/---

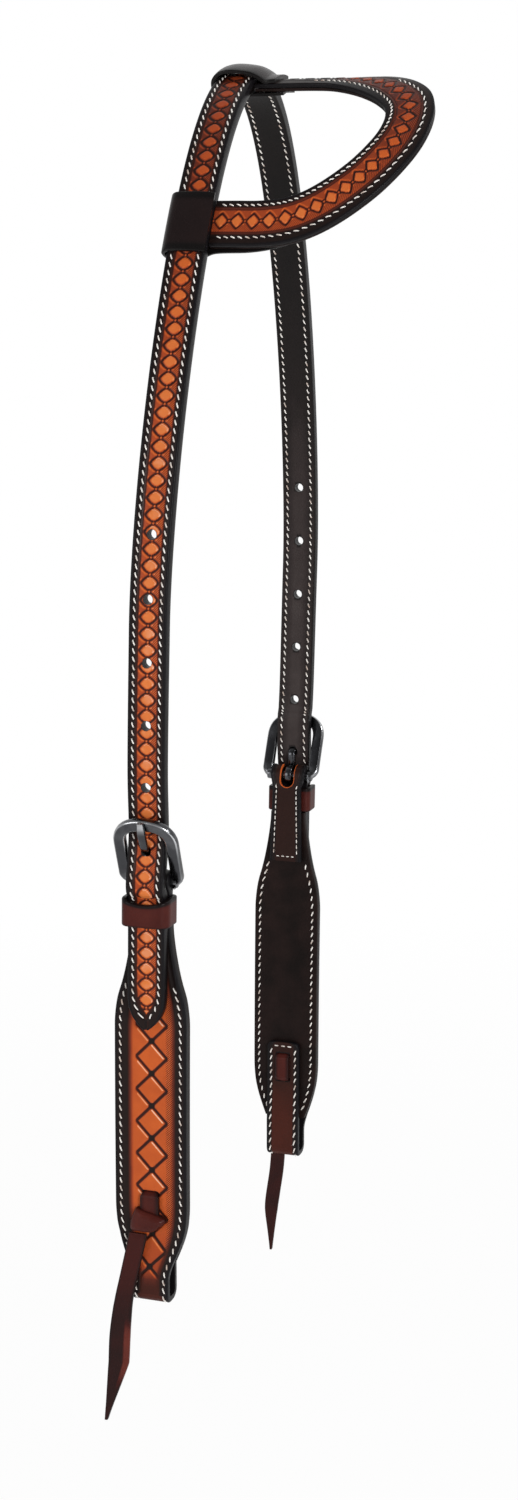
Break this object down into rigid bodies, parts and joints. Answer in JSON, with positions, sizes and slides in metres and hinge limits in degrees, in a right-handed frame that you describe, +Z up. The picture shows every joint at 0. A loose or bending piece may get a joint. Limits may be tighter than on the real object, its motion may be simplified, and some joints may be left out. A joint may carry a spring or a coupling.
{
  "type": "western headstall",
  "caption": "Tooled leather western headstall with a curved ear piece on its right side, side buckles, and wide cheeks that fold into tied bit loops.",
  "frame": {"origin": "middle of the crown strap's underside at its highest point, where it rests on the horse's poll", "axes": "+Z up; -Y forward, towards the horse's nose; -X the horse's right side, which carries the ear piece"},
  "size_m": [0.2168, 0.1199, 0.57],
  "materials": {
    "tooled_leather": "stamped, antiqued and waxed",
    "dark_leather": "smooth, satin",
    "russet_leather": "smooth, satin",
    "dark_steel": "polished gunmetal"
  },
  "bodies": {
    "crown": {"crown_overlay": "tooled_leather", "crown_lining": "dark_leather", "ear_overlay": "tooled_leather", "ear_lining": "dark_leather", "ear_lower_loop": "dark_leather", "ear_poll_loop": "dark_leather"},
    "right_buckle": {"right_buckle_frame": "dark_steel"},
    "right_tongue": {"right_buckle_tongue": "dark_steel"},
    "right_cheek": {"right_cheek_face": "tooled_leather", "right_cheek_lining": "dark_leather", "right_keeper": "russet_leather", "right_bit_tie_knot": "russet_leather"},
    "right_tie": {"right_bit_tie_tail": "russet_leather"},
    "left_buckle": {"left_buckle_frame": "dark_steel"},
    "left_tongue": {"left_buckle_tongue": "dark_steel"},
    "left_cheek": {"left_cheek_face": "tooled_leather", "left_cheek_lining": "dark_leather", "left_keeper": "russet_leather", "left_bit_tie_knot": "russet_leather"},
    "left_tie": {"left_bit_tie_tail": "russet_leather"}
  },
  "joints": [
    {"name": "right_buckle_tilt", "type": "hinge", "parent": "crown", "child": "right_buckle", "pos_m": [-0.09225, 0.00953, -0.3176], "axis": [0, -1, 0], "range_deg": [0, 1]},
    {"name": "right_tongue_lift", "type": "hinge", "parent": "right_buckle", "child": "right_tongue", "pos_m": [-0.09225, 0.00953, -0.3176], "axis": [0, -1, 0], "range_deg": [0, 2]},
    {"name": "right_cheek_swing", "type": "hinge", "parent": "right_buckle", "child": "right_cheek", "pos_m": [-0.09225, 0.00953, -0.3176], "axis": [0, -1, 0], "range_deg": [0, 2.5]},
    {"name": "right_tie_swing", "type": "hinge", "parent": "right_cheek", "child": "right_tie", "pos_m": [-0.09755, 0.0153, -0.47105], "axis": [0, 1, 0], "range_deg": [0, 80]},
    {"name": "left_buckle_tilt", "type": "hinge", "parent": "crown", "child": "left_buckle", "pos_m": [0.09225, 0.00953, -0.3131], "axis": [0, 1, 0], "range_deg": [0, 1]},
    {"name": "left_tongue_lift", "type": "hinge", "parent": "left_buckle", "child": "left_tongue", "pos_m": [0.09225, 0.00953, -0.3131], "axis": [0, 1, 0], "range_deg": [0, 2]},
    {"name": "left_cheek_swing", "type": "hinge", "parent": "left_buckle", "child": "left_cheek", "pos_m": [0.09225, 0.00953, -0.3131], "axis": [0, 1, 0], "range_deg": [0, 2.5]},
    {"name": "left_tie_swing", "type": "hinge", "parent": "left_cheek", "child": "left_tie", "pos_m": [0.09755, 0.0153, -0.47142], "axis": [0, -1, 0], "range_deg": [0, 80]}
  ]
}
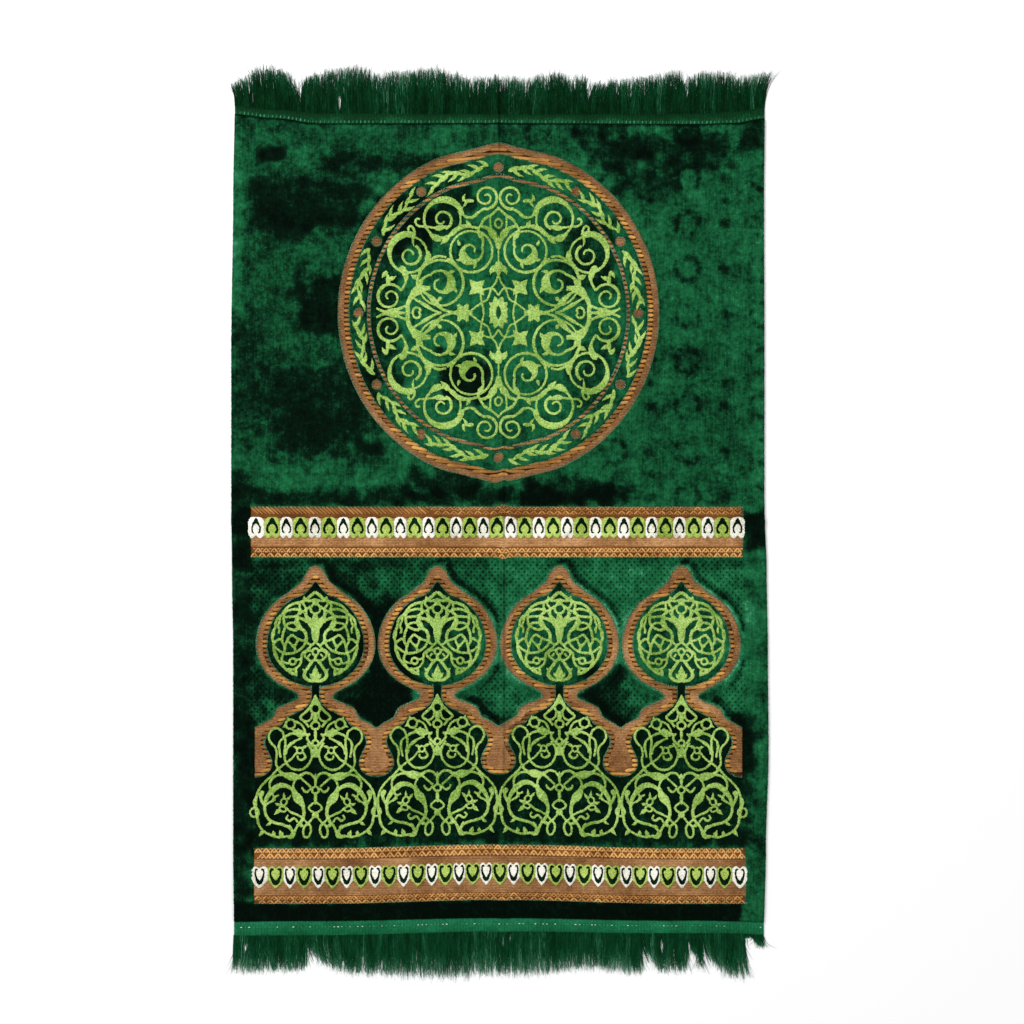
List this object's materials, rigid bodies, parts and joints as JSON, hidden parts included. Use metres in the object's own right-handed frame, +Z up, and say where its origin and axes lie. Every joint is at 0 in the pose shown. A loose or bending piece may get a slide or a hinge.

\---

■ REQUIREMENTS ■
Write the material out exactly, with nothing left out.

■ RESPONSE TO THE TASK ■
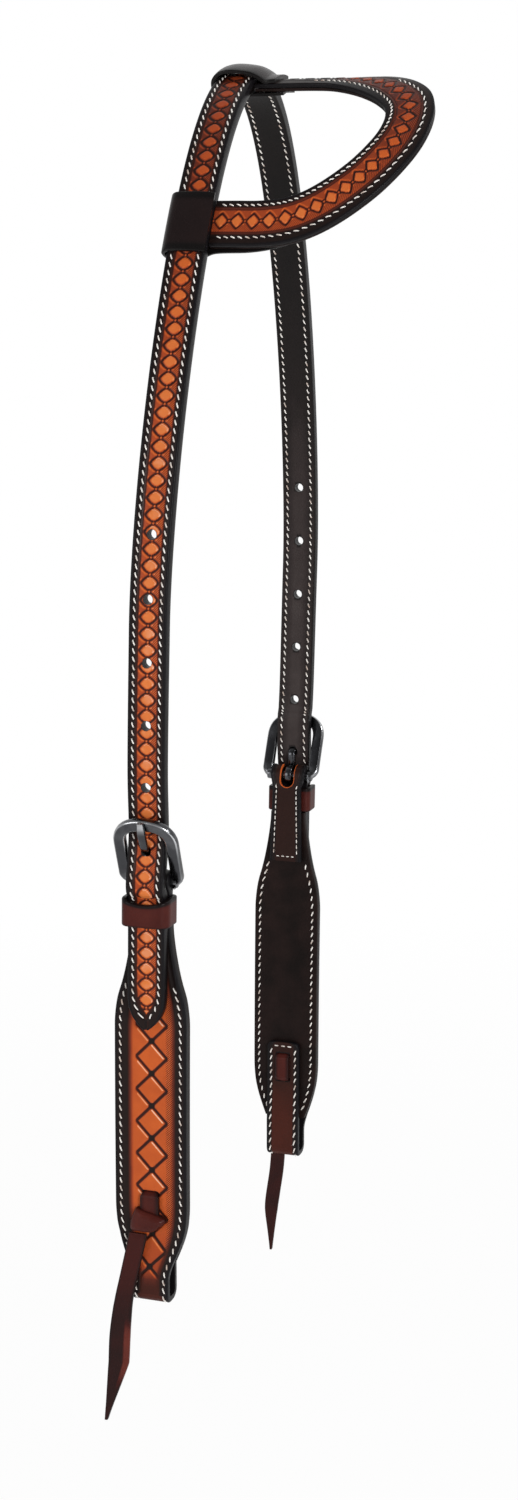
Break this object down into rigid bodies, parts and joints. Answer in JSON, with positions, sizes and slides in metres and hinge limits in degrees, in a right-handed frame that you describe, +Z up. The picture shows every joint at 0. A loose or bending piece may get a joint. Limits may be tighter than on the real object, its motion may be simplified, and some joints may be left out. A joint may carry a spring or a coupling.
{
  "type": "western headstall",
  "caption": "Tooled leather western headstall with a curved ear piece on its right side, side buckles, and wide cheeks that fold into tied bit loops.",
  "frame": {"origin": "middle of the crown strap's underside at its highest point, where it rests on the horse's poll", "axes": "+Z up; -Y forward, towards the horse's nose; -X the horse's right side, which carries the ear piece"},
  "size_m": [0.2168, 0.1199, 0.57],
  "materials": {
    "tooled_leather": "stamped, antiqued and waxed",
    "dark_leather": "smooth, satin",
    "russet_leather": "smooth, satin",
    "dark_steel": "polished gunmetal"
  },
  "bodies": {
    "crown": {"crown_overlay": "tooled_leather", "crown_lining": "dark_leather", "ear_overlay": "tooled_leather", "ear_lining": "dark_leather", "ear_lower_loop": "dark_leather", "ear_poll_loop": "dark_leather"},
    "right_buckle": {"right_buckle_frame": "dark_steel"},
    "right_tongue": {"right_buckle_tongue": "dark_steel"},
    "right_cheek": {"right_cheek_face": "tooled_leather", "right_cheek_lining": "dark_leather", "right_keeper": "russet_leather", "right_bit_tie_knot": "russet_leather"},
    "right_tie": {"right_bit_tie_tail": "russet_leather"},
    "left_buckle": {"left_buckle_frame": "dark_steel"},
    "left_tongue": {"left_buckle_tongue": "dark_steel"},
    "left_cheek": {"left_cheek_face": "tooled_leather", "left_cheek_lining": "dark_leather", "left_keeper": "russet_leather", "left_bit_tie_knot": "russet_leather"},
    "left_tie": {"left_bit_tie_tail": "russet_leather"}
  },
  "joints": [
    {"name": "right_buckle_tilt", "type": "hinge", "parent": "crown", "child": "right_buckle", "pos_m": [-0.09225, 0.00953, -0.3176], "axis": [0, -1, 0], "range_deg": [0, 1]},
    {"name": "right_tongue_lift", "type": "hinge", "parent": "right_buckle", "child": "right_tongue", "pos_m": [-0.09225, 0.00953, -0.3176], "axis": [0, -1, 0], "range_deg": [0, 2]},
    {"name": "right_cheek_swing", "type": "hinge", "parent": "right_buckle", "child": "right_cheek", "pos_m": [-0.09225, 0.00953, -0.3176], "axis": [0, -1, 0], "range_deg": [0, 2.5]},
    {"name": "right_tie_swing", "type": "hinge", "parent": "right_cheek", "child": "right_tie", "pos_m": [-0.09755, 0.0153, -0.47105], "axis": [0, 1, 0], "range_deg": [0, 80]},
    {"name": "left_buckle_tilt", "type": "hinge", "parent": "crown", "child": "left_buckle", "pos_m": [0.09225, 0.00953, -0.3131], "axis": [0, 1, 0], "range_deg": [0, 1]},
    {"name": "left_tongue_lift", "type": "hinge", "parent": "left_buckle", "child": "left_tongue", "pos_m": [0.09225, 0.00953, -0.3131], "axis": [0, 1, 0], "range_deg": [0, 2]},
    {"name": "left_cheek_swing", "type": "hinge", "parent": "left_buckle", "child": "left_cheek", "pos_m": [0.09225, 0.00953, -0.3131], "axis": [0, 1, 0], "range_deg": [0, 2.5]},
    {"name": "left_tie_swing", "type": "hinge", "parent": "left_cheek", "child": "left_tie", "pos_m": [0.09755, 0.0153, -0.47142], "axis": [0, -1, 0], "range_deg": [0, 80]}
  ]
}
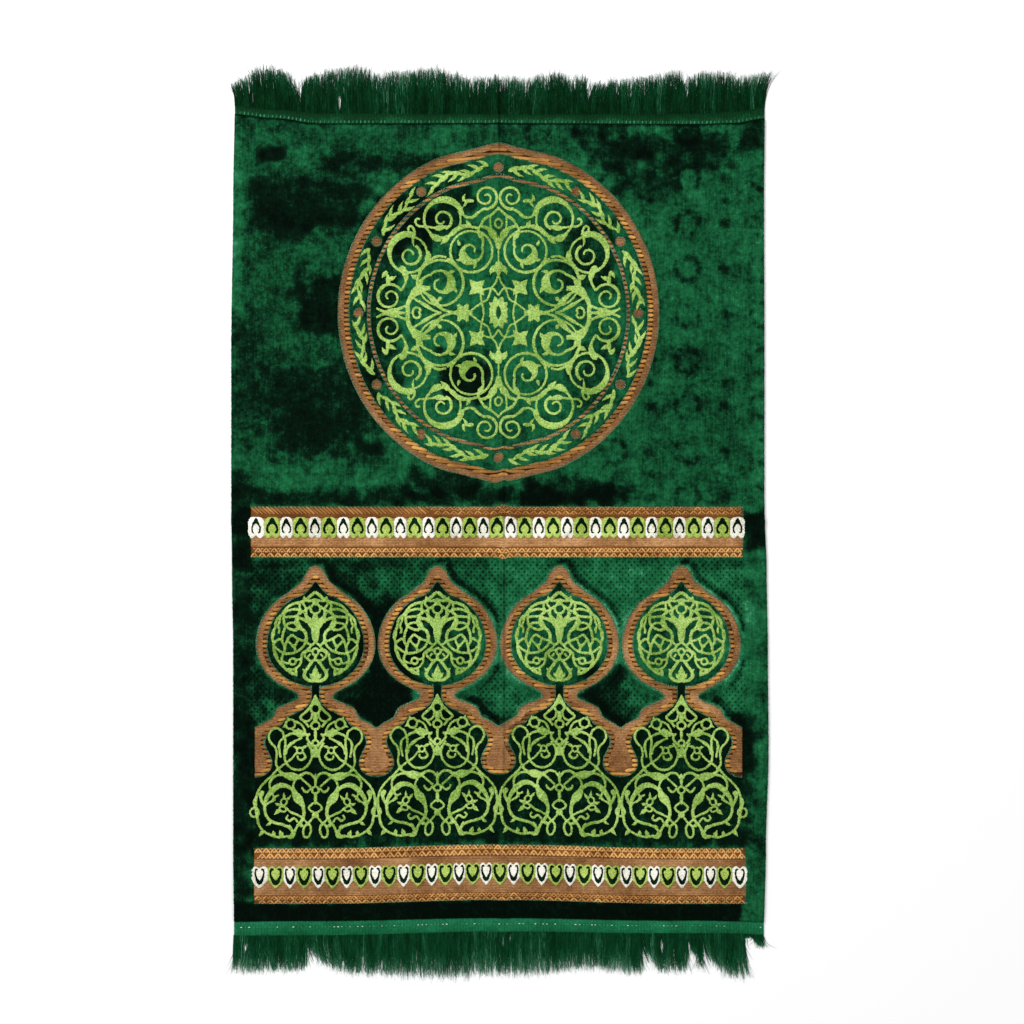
List this object's materials, rigid bodies, parts and joints as JSON, hidden parts included. Use metres in the object's own right-handed frame, +Z up, and say where its origin and axes lie. Every joint is at 0 in the pose shown. A loose or bending piece may get a slide or a hinge.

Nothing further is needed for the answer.